The recent debate about whether legislation should be passed to allow employees to vote on whether they want to have a trade union recognised by their employer has little to do with these struggles of an earlier era apart from the recurrence of some of the terms.
In the 1990s trade unions have become massive and bureaucratic bodies with interests and agendas of their own quite distinct from those of their members. So the extent to which they represent and pursue the interests of their members is often slight and coincidental. So, any decision by Blair as to how the legislation on trade union recognition should be framed will have but little impact on working people at large and the problems and difficulties they face.
There are elements in the discussion that we should think about. For instance the argument about whether it is acceptable to require a level of support from among the whole of a workforce is an idea that has a history and a number of resonances. But there is one very particular consequence. The proposed level at the time of writing is 40%. No agreement to recognise a trade union in a place of work could be enforced unless at least 40% of the total of employees in that workplace had voted for it. Very few MPs obtained as much as 40% from the whole of their electorate. No post war government has ever got that much support Such a system applied to Parliament would return only half a dozen MPs. But let us leave such pleasant fantasies and get back to trade union recognition.
It is clearly a cheek for MPs to say what levels of support are needed to legitimise any proposal. And aside form this the trade union organisations are keen to get legislation that gives them the best chance of winning votes for recognition. This might be a means through which they can get back into the industries where their support has declined, mainly because trade union membership never stopped anyone from losing a job when a company was on the skids. Indeed trade union activism was often the factor that meant someone was picked out to be made redundant.
The employers' organisations are opposed to recognition presumably because they are living in a 1950s time warp and believe that the trade union recognition means trade union activism which means that working people will again be campaigning and struggling with militancy and effectiveness for improved conditions and wages. I reckon that trade union recognition works as much in the interests of the employer as it does in the interest of the worker. Where trade unions are recognised the whole system of negotiations and deals works within a pattern that is acceptable to and often largely imposed by the employer. The significant industrial battles carried out by workers in the past decade have been conducted in spite of rather than with the active support of national trade union leaderships. The campaign of the Liverpool dockers is the outstanding recent example of this.
But trade unions can be useful. I have always belonged to the trade union appropriate to my job.
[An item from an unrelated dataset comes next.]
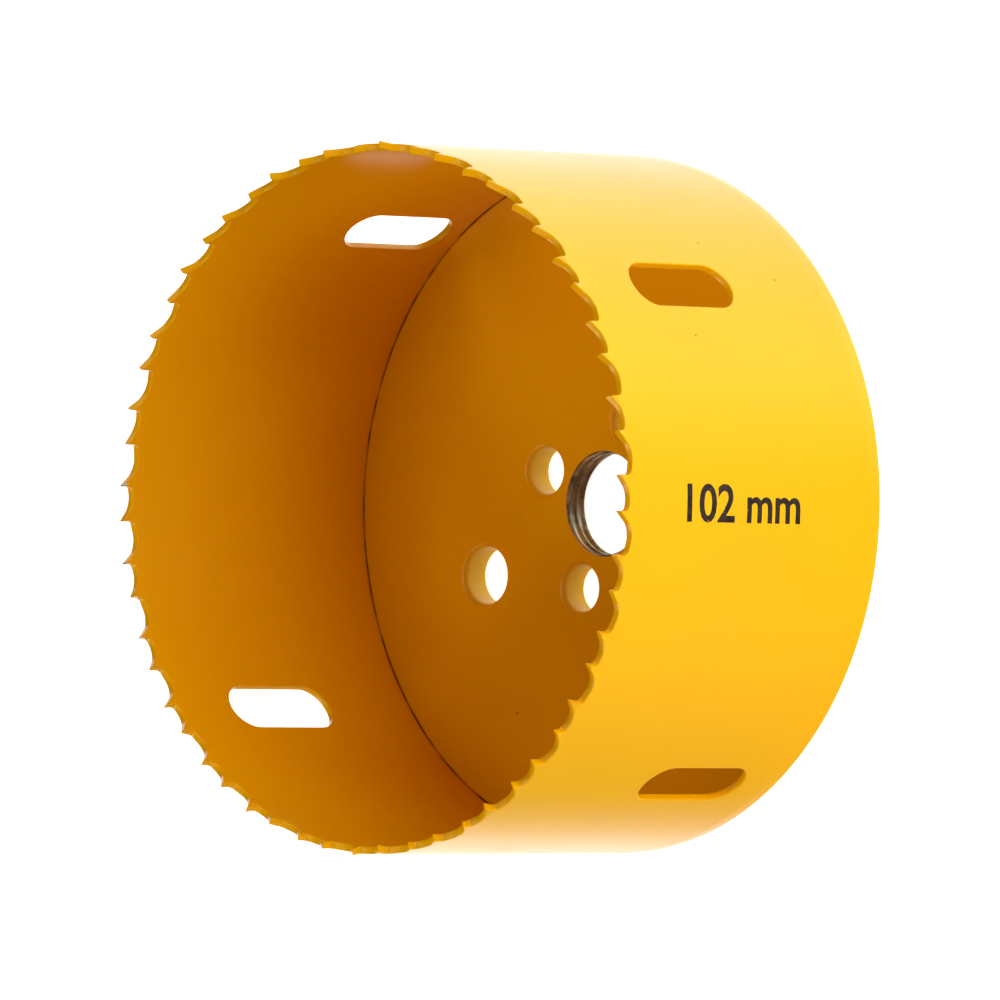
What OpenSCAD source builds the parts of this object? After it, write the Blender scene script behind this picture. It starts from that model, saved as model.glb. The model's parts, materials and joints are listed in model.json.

Indeed I have been an active lay officer for over 25 years and regard trade union work in my workplace - defending people on disciplinary charges, accompanying members in meetings with managers, negotiating local conditions of service - as being useful work. But on the big issues the inertia of the large organisations and the hostility of highly paid trade union professionals to troublesome members mean that workers fight these battles outside the main organisations they have formed for the purpose.
Therefore I take the unorthodox view among trade union activists that recognition of trade unions by employers cannot have much impact on working people and that their most important campaigns will continue to be fought autonomously and using such external resources as they can recruit to their aid.
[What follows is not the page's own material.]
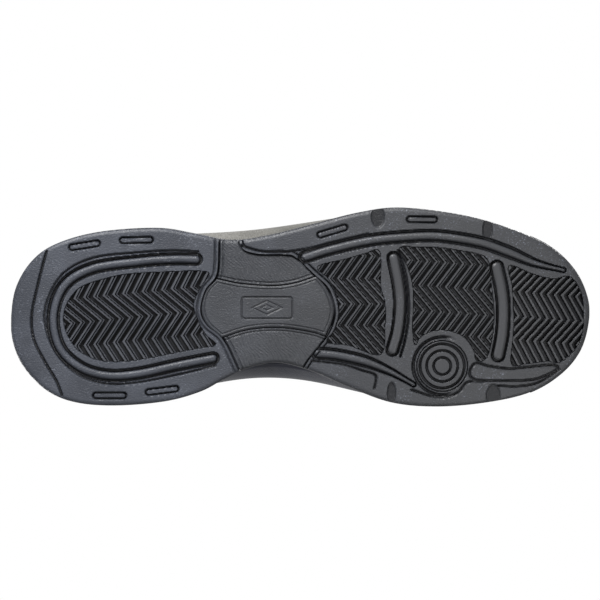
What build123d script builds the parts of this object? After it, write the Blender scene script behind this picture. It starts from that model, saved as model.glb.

The success of these campaigns will depend on the levels of this support and the effectiveness and imaginativeness with which it used. Highly paid suits in top trade union jobs will make no helpful contribution here. They are more interested in influencing legislation on trade union membership and thereby extending their membership and income and the areas in which they can negotiate deals on behalf of their members and with the minimum contribution from the members as to what sort of deals they want.